The milling cutter comes in different sizes and shapes. You can also choose from several coatings as well as the inclination of the rake angle and the number of surfaces for cutting.
- Shape. Milling cutters used in the cutting industry are of different kinds depending on the application used for the cutter.
- Teeth or flutes. The flutes referred here are the deep grooves running the cutting machine. The sharp blade that runs along the edge of the flute is referred to as the tooth. The tooth is responsible for cutting the working material and the chips of the material are pulled by the flute through the rotation of the cutter. Most of the time, for every tooth, there is always one flute. However, there are some cutters that have two teeth in every flute. Oftentimes, people used the tooth and flute interchangeably. Milling cutters usually have one to as much as 4 teeth. Usually, it will follow that the more teeth your cutter has, the more rapidly the machine can remove materials. So if you have a cutter that has 4 teeth, the rate by which it cuts material is twice compared to a cutter with 2 teeth.

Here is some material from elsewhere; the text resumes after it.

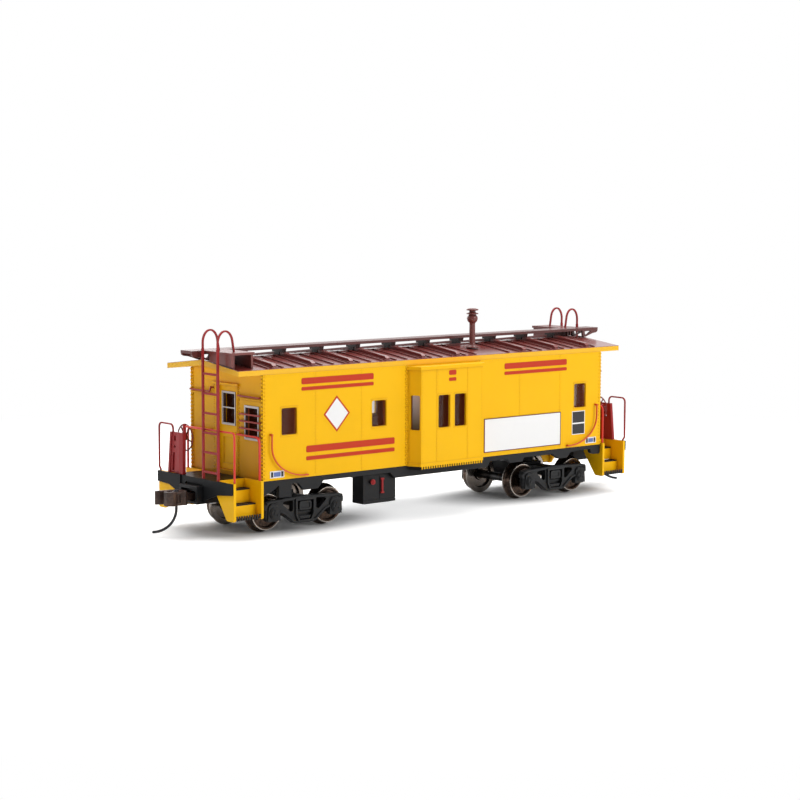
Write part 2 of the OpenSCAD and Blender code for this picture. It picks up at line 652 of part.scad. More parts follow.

- Helix angle. The flutes are almost helical. If the flutes were positioned in a straight line, the whole tooth will impact the material at work at once which will cause vibration. The vibration in turn will reduce the accuracy of the cutting process and will mess up with the surface quality. When you set the flute at a certain recommended angle, this will ensure the tooth to enter the wood piece gradually, thereby reducing vibration. Usually, the finishing cutters have a tighter helix in order to give a better finish to the product at work.
- Center cutting. There are some milling cutters that can plunge directly and drill straight down the materials. Others though cannot do this. The reason for this is because the teeth of some of the milling cutters do not go all the way to the center part. The good news with these cutters is that they can cut downwards at a 45 degree angle.